M. George Rochegrosse a vingt-deux ans. Par les fortes qualités de l’exécution, son Andromaque est un des bons tableaux du Salon ; c’en est l’œuvre capitale par le caractère grandiose et dramatique de la conception. Ilion est pris. Les Grecs massacrent et brûlent. Au pied des hautes murailles à appareil cyclopéen qui forment l’enceinte de la ville s’amoncellent dans des flaques de sang les cadavres et les têtes coupées ; d’autres cadavres sont pendus au faîte des remparts. La fumée noire de l’incendie monte lentement vers le ciel ; et sous l’arc trapu d’une poterne intérieure on aperçoit les lueurs de la cité en flammes. C’est l’abattoir et la fournaise. Sur les premières marches tout éclaboussées de sang d’un étroit escalier qui mène à la plate-forme, Andromaque se débat au milieu d’un groupe d’Achéens ; échevelée et à demi-nue dans ses vêtemens déchirés, elle lutte avec une sauvage énergie pour défendre son enfant. Ulysse (ou Néoptolème) qui se tient debout au sommet de l’escalier, dans une attitude d’impatience et de menace, a ordonné qu’Astyanax fût précipité du haut des murailles. Déjà un Grec a arraché l’enfant des mains de la mère, qui se cramponne désespérément au manteau du ravisseur. Les soldats la maintiennent, la saisissant à bras-le-corps, la prenant au cou, aux jambes. On sent tout l’effort qu’il faut à ces quatre hommes pour retenir cette femme affolée de douleur, cette mère devenue lionne. Du pied, du dos, de l’épaule, ils s’arc-boutent, afin de décupler leurs forces, contre les marches et les parois. Rien ne fera lâcher prise à Andromaque ; son bras raidi, sur lequel un soldat fait une pesée, cassera plutôt que de céder. Encore un élan du Grec qui emporte Astyanax, et un lambeau de la rade étoffe que tient la main de la mère restera dans ses doigts crispés avec sa dernière espérance.

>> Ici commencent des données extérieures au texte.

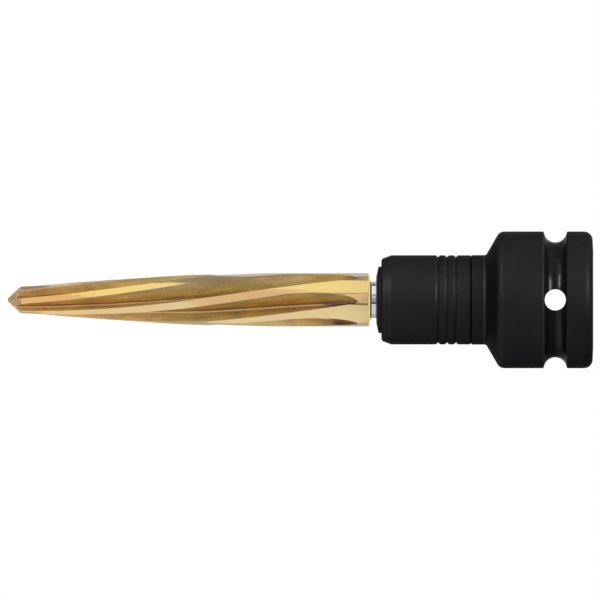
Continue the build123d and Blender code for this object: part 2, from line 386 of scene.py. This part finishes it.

Devant ce tableau il ne convient pas de s’arrêter à louer l’harmonie vibrante d’une couleur à la Henri Regnault ni à détailler les autres mérites de la facture : l’exécution prestigieuse des casques et des cuirasses, le dessin très étudié et fortement exprimé des figures, la largeur et la fermeté de la touche. Ces qualités indispensables a un peintre, car en toute chose on doit d’abord savoir son métier, ne sont point rares aujourd’hui. La main qui fait le peintre ne manque pas dans notre école, mais le cerveau qui fait le grand artiste.